D7: Prevent the Recurrence of the Problem and Entrench New Standards
So far, you and your team have hit the spot. You’ve identified why things went wrong, and you’ve successfully introduced changes that address the root cause of the problem that set you all to work. But you haven’t reached the final step just yet. By introducing new methods, you’ve effectively introduced a new standard, and you want that standard to be upheld. Your company’s reputation depends on it.
The work you’ve done has shown that you need to make changes to the way your company does things. You’ve implemented the modifications you and your team thought necessary with success. But these changes need to be incorporated into long-term business processes so that they become second-nature. There will certainly be changes to policies, procedures, and workflows even if they’re as simple as adding a new quality-control step to a process.

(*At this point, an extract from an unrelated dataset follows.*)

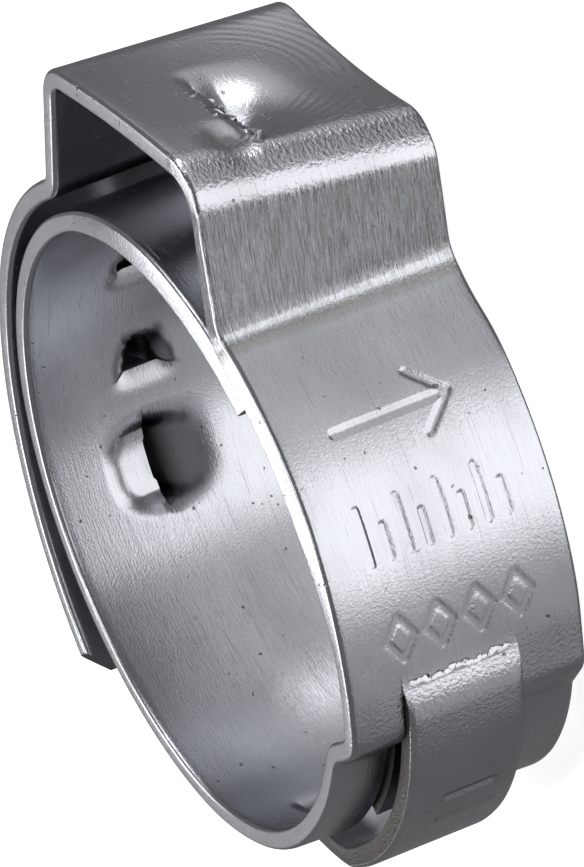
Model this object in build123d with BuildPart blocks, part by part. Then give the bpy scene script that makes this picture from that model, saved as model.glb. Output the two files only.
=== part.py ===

The Change management process can be tough, even if you’re only improving or changing a single process. Be sure everyone’s on the same page and follow up. To make this step easier, you can try either documenting your new processes or adopting workflow management software.
Workflow software can help enforce any changes you make to the new process – rather than having to manually explain the change to the employee, you can simply let the software do it for you.
D8: Eight Disciplines Reached. Celebrate Success With your Team
Without your problem-solving team, you would never have come this far or been this successful. By putting your heads together, you have permanently resolved a knotty problem. That’s reason to celebrate, and it’s also time to thank each team member for his or her contributions to the process. Each of them deserves recognition, and that recognition should be formal and organization-wide.
It’s also time to renew you and your team’s commitment to continuous improvement a commitment no organization should be without. Giving thanks where they are due will encourage future efforts, both within your team and across the organization. Who doesn’t want to be a hero? The eight disciplines approach to problem-solving depends on your team, and they deserve the recognition you give them.